Fast forward to July- we made the dough, rolled out the dough, cut the dough into ornament shape and dried them. It was time to gather the pressed leaves and Modge Podge, some brushes (sponge or bristle) and begin. Well, I knew I had brushes, SOMEWHERE. After looking in every spot they might have been, we let necessity be the Mother of Invention. I had some leftover foam from covering some chairs. That and a pair of scissors, voila, we had our 'brushes'. 

Directions tell you to paint a layer of Modge Podge on the ornament, arrange the pressed leaves/blooms on the ornament, then paint more Modge Podge over the surface, covering the leaf/bloom well.  Make sure not to cover your hole for the string/ribbon. Various flowers and leaves make a nice assortment. Like I said, the red Japanese maple leaves look great, they held their color well. I used some Hydrangea blooms, their color faded a bit but they are really nice too. I had a pair of tweezers to use to move the fragile dried leaves.  **On a side note- don't leave pressed/dried items on the table overnight....a roving kitten in the middle of the night will play havoc with your project.**

Red Japanese maple 
Viola walterii 'Silver Edge'

Green Japanese maple 
Here they all are, drying. It is milky looking when the Modge Podge is first applied, it does dry clear.  I bought the matte finish. You can experiment with whatever finishes you like. One of the sources I used also sprinkled silver glitter on the white dough. The world is your oyster, do what you think looks great.

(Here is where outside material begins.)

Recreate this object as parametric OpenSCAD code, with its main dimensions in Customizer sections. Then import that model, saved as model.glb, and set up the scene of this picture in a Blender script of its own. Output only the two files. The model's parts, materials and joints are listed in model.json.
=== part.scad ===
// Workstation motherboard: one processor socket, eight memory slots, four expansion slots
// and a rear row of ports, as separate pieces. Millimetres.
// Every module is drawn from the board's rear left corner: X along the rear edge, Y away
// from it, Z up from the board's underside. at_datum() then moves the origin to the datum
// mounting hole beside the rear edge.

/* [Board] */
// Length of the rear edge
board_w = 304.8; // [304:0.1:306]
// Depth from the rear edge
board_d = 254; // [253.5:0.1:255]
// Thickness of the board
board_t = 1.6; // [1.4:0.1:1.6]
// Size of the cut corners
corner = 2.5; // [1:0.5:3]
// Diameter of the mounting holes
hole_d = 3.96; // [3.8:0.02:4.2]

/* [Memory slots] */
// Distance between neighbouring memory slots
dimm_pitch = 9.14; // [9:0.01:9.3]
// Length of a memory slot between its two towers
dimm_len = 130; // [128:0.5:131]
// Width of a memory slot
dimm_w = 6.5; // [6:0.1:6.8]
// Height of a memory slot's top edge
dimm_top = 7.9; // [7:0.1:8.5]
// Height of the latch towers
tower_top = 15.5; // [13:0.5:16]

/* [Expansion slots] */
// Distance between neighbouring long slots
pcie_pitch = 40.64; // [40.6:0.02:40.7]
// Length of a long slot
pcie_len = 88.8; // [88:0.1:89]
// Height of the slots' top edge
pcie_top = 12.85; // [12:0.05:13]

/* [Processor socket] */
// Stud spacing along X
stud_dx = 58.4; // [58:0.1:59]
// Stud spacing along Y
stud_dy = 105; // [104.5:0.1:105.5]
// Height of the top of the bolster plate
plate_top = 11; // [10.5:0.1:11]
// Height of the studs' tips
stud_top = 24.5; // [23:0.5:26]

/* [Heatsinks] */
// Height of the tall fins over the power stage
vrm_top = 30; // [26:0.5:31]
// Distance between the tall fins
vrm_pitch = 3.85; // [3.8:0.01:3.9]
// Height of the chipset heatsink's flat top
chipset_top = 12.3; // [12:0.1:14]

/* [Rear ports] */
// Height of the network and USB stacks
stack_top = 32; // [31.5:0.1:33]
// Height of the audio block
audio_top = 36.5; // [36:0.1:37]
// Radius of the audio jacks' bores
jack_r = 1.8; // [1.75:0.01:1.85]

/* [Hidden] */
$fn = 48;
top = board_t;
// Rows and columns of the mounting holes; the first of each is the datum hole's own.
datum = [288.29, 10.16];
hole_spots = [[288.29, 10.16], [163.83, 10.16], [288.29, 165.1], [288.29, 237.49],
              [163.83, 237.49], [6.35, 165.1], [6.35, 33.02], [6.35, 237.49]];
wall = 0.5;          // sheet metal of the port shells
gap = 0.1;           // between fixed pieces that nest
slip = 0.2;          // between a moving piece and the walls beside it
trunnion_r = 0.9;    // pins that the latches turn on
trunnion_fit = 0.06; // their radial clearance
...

Drying on the dryer overnight

The nice part of this project is you can collect and dry items from the garden all year long. Once dried they keep well. I think I will buy some metallic cord to use instead of the ribbon, but this is what I had on hand today. This was a fun quick project to do and like I said above, there are some lessons learned. The biggest is in the rolling thickness. If you have guide bands that slip on your rolling pin for rolling thickness, use them. I might try using a couple thick rubber bands on the rolling pin. Some of the ornaments cracked while drying- the Modge Podge and leaves hid those flaws a bit.
Would I do this with kids? I don't think so, there is a need for fine motor skills and an easy hand in painting the Modge Podge over the dried items. If you do this project, let me know how it worked for you. You can share photos on The Queen of Seaford Facebook page. Have fun!

©Copyright 2019 Janet. All rights reserved. Content created by Janet for The Queen of Seaford. words and photos by Janet,The Queen of Seaford.


  1. Oh, I want to do this! I really want to do this! Thank you for showing the way!

    1. Hope you have success with it Kylee! Let me know how it goes.

  2. Great idea, and they look really professional. I like the idea of collecting them throughout the growing season, so you have representations of all the seasons. Lovely!

    1. Thanks Beth. They don't look great but it is a start. Better job next time I hope.

  3. They look amazing! I love pressed flowers/leaves, but don't have many good ideas on how to use them. Needless to say, I've added this to my list of crafts to indulge in...

    1. Let me know if you do this Margaret! I am sure yours will be beautiful.

  4. I love theses! I’m going to try making some. Glad you shared this now when we have interesting foliage still.

    1. I was able to harvest some baby fern fronds recently Karin, will be fun to try this again.

  5. I like the results with pretty leaves on them. If you made tiny ones they could even become pendants as a necklace.

    1. That is a good idea Terra. Would have to harvest tiny blooms and leaves but doable!